Pour Jorane, ce qui a fait débloquer les choses pour de bon, c’est sans doute ce workshop qui lui a permis de trouver les mots pour le dire. "J’ai étudié en musique. C’est mon langage. Par contre, les paroles… Au début, ça tenait presque du hasard si j’arrivais avec un texte qui se pouvait. Vent fou avait des paroles en français, mais après ça je suis partie ailleurs. Pour The You and the Now, j’ai coécrit en anglais avec Simon Wilcox et Shira Myrow, qui ont des techniques d’écriture. J’ai continué de mon côté. Mais ce n’était pas pareil d’appliquer ça en français. Je suis allée faire un stage et ça a tout débloqué. Tout le petit chemin que j’avais fait avant, tout ça prenait son sens."

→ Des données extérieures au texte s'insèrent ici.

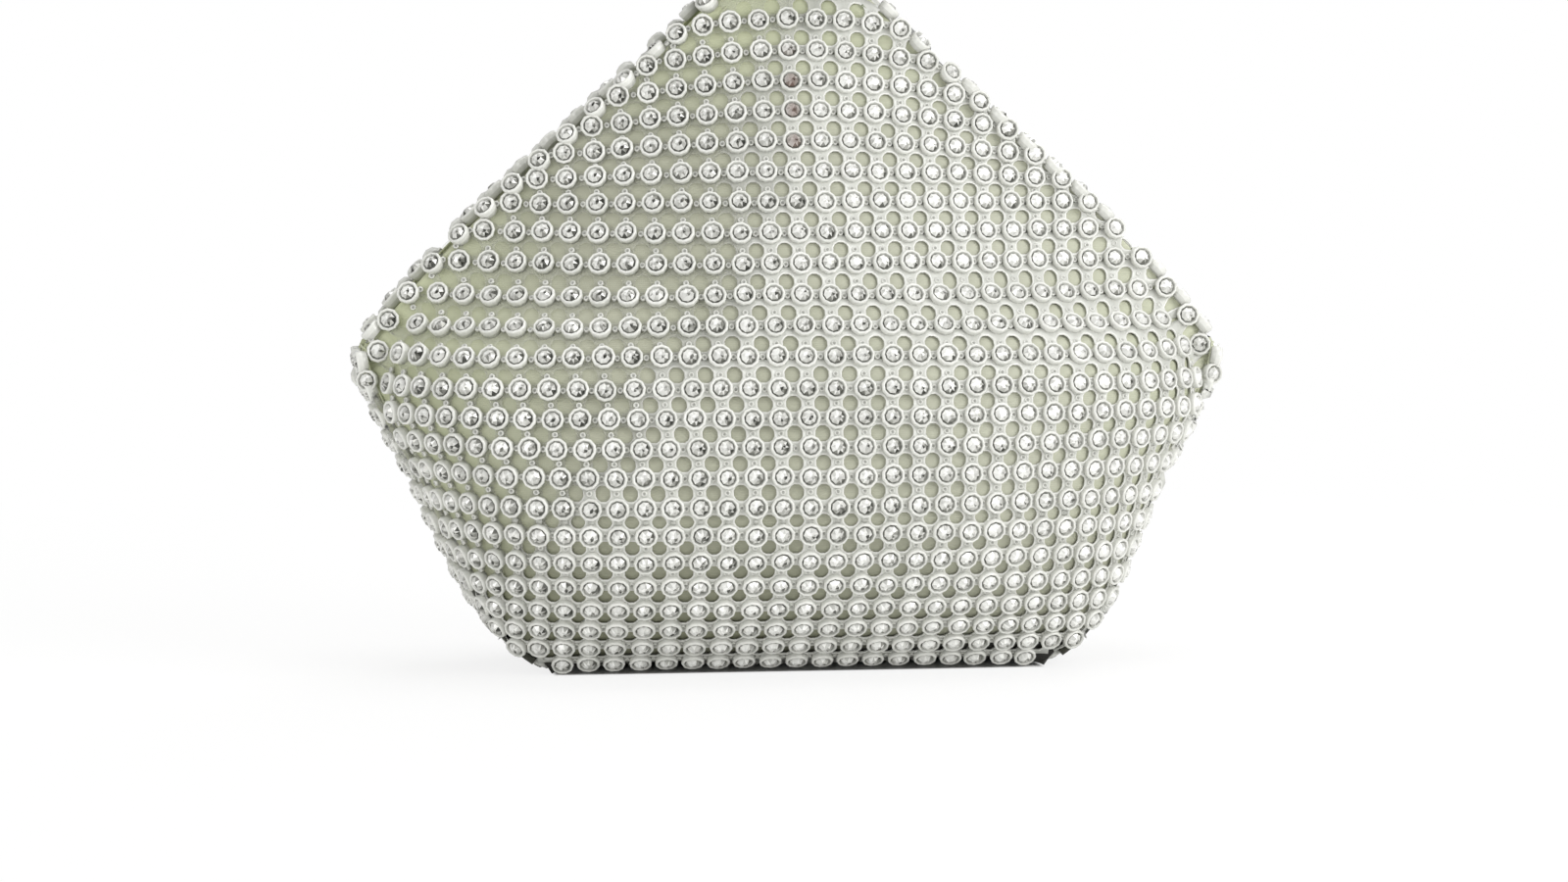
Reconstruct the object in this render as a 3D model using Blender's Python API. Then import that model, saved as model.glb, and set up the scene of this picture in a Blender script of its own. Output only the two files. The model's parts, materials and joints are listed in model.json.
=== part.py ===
"""Small evening handbag in crystal mesh over satin, with a hinged hoop handle.

Metres, +Z up, front towards -Y. The origin is on the floor under the middle of the base.
The bag is a stack of shaped sheets: a crystal mesh skin, a satin body and a lining, each a
panel between two copies of the same outline. Their top edges are held in a metal clamp that
carries the handle's pivots, and a zip lies in the groove along the right shoulder.
"""

import math

import bmesh
import bpy
import numpy as np
from mathutils import Matrix, Vector
from mathutils.geometry import delaunay_2d_cdt

# Outline of the bag, over the stones
BASE_WIDTH = 0.112
BASE_DEPTH = 0.042
WIDEST_WIDTH = 0.199
WIDEST_HEIGHT = 0.073
WIDEST_DEPTH = 0.082
BELLY_DEPTH = 0.096
SHOULDER_RISE = 0.080
SHOULDER_BULGE = 0.0034
EDGE_DEPTH = 0.022
NECK_WIDTH = 0.037
NECK_DEPTH = 0.0174
NECK_HEIGHT = 0.009
NECK_TAPER = 0.009
EDGE_MARGIN = 0.0065
GORE_BULGE = 0.0022
FACE_POWER = 3.0
FACE_SOFTNESS = 0.65
RIDGE_POWER = 1.8
RIDGE_SOFTNESS = 1.3

# Stones of the crystal mesh, along its surface
STONE_PITCH = 0.00645
ROW_PITCH = 0.0066
FIRST_ROW = 0.0030
STONE_RELIEF = 0.0022
STONE_MARGIN = 0.0020

# Layers, from the outside in
MESH_THICKNESS = 0.0034
SATIN_THICKNESS = 0.0010
LINING_THICKNESS = 0.0008
BOARD_THICKNESS = 0.0015
BOARD_ROUND = 0.0004
POCKET_THICKNESS = 0.0008
LAYER_GAP = 0.0004
SATIN_CLEARANCE = 0.0009
FIT_GAP = 0.0003

# Lining and pocket
LINING_CLEARANCE = 0.0016
LINING_DROP = 0.0085
POCKET_CLEARANCE = 0.0008
POCKET_WIDTH = 0.076
POCKET_LOW = 0.026
POCKET_HIGH = 0.068
SLOT_DEPTH = 0.0185

# Shoulder groove and zip, in the shoulder's own axes
TAPE_DROP = 0.0056
TAPE_THICKNESS = 0.0006
TAPE_INNER = 0.0026
TAPE_END = 0.0075
TAPE_LOW_END = 0.0030
COIL_INNER = 0.0025
COIL_WIDTH = 0.0016
COIL_HEIGHT = 0.0016
COIL_PITCH = 0.0025
COIL_NOTCH = 0.0005
STOP_LENGTH = 0.0024
STOP_SETBACK = 0.0120
SLOT_HALF_WIDTH = 0.0045
SLIDER_LENGTH = 0.0120
SLIDER_HALF_WIDTH = 0.0051
SLIDER_PLATE = 0.0009
SLIDER_POST = 0.0016
SLIDER_FLANGE = 0.0006
SLIDER_RUN = 0.0003
BAIL_WIDTH = 0.0020
BAIL_THICKNESS = 0.0008
BAIL_GAP = 0.0017
BAIL_LEG = 0.0010
PULL_WIDTH = 0.0052
PULL_LENGTH = 0.0180
PULL_THICKNESS = 0.0011
PULL_WINDOW = 0.0046
PULL_BAR = 0.0010

# Neck clamp and its screws
CLAMP_WALL = 0.0012
CLAMP_HEIGHT = 0.0130
CLAMP_ROUND = 0.0009
SCREW_SPACING = 0.0140
SCREW_RADIUS = 0.0012
SCREW_HEAD_RADIUS = 0.0022
SCREW_HEAD_HEIGHT = 0.0010
SCREW_DEPTH = 0.0060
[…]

Il était impératif de concevoir cet album en français, poursuit Jorane. "La langue, c’est pas comme un morceau de linge que tu enlèves et que tu remets. C’est une peau permanente. J’étais passée par le monde instrumental, puis par l’anglais, et j’étais rendue là. Dire ce que je voulais dire en français. J’en avais envie, j’en avais besoin. J’ai maintenant les outils pour le faire."
Jorane
Vers à soi
(Tacca/Select)
À écouter si vous aimez /
Lisa Germano, Kate Bush, Tori Amos
TOUT NOUVEAU, TOUT SHOW
Jorane s’apprête à remonter sur les planches après une longuette sabbatique. À quoi s’attendre? À une grande tournée québécoise, qui ne négligera aucune région. "Le show promet, révèle Jorane, enthousiaste. Je serai accompagnée de Stephan Schneider et Miles Perkin, mes deux principaux collabos sur le disque. Un autre musicien, Pierre-Philippe Côté, jouera des claviers, de la guitare, de la contrebasse. C’est un show déjanté (rires)!" On répond qu’ils étaient déjà pas mal déjantés, les spectacles de Jorane… "Oui, c’est vrai. Mais à la fin, pour The You and the Now, j’étais assise tout le long. J’avais l’impression de partir mon gros char. Ce que je voulais, là, c’est offrir quelque chose qui bouge plus encore. Ce n’est pas du tout linéaire. On part en voyage. On s’en va vers des trucs colorés."